Exercise objective: Lines that hold the word "this" should be located and copied.

* START *

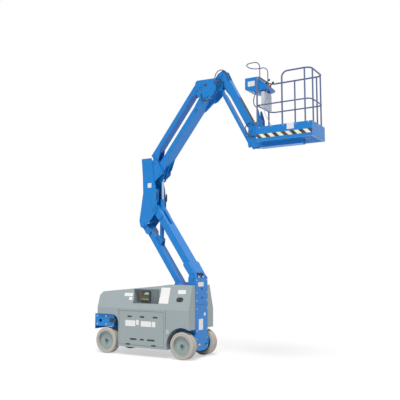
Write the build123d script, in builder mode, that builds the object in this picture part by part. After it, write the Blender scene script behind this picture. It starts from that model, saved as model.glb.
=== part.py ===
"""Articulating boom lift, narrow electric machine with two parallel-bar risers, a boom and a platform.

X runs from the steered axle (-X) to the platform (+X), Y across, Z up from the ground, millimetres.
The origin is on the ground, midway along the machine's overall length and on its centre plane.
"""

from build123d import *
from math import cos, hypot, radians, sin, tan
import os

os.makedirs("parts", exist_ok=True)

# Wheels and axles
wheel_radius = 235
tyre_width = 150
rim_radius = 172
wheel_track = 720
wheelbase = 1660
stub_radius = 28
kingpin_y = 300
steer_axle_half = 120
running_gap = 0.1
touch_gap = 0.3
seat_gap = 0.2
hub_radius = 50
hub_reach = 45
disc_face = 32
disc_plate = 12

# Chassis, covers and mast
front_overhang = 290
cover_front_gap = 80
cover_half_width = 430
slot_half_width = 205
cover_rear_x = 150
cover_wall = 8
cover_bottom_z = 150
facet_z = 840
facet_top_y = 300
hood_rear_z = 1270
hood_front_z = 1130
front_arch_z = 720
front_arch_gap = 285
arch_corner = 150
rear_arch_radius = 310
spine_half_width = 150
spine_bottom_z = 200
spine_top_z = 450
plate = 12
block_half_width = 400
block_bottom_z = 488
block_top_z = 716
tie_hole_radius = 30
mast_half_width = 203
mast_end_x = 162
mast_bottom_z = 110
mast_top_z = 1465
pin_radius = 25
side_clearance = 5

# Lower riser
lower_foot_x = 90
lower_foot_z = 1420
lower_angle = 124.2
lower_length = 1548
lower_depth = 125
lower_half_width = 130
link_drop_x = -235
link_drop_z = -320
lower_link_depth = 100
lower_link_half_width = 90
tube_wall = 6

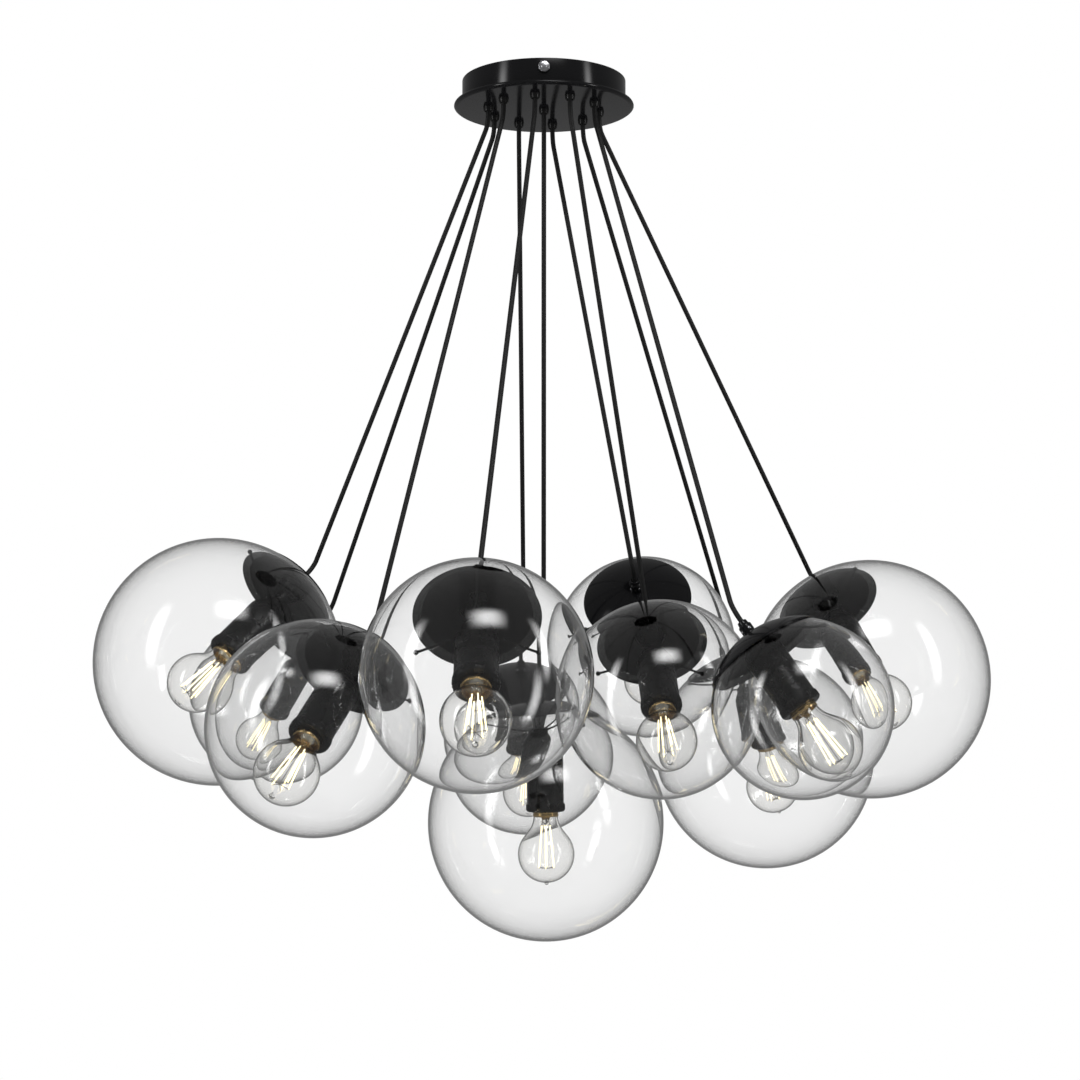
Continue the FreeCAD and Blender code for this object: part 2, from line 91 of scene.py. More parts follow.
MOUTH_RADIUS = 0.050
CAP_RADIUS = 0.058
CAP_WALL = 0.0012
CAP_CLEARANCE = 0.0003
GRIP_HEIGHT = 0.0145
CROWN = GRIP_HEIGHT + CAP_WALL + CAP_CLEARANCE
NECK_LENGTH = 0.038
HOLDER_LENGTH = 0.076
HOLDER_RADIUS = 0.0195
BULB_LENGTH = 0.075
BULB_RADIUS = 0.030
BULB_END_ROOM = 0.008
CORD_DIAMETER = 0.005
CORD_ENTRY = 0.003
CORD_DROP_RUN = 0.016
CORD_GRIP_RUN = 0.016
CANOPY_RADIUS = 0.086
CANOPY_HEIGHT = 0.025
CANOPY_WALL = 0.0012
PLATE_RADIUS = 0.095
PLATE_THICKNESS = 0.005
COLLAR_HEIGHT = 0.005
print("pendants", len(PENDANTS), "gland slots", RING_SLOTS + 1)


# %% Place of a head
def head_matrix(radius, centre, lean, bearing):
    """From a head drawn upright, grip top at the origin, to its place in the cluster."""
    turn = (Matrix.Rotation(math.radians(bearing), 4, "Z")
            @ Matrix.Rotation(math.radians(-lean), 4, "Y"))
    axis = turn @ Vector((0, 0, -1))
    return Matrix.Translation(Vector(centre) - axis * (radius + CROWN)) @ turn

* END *

Exercise output:
Write the build123d script, in builder mode, that builds the object in this picture part by part. After it, write the Blender scene script behind this picture. It starts from that model, saved as model.glb.
Continue the FreeCAD and Blender code for this object: part 2, from line 91 of scene.py. More parts follow.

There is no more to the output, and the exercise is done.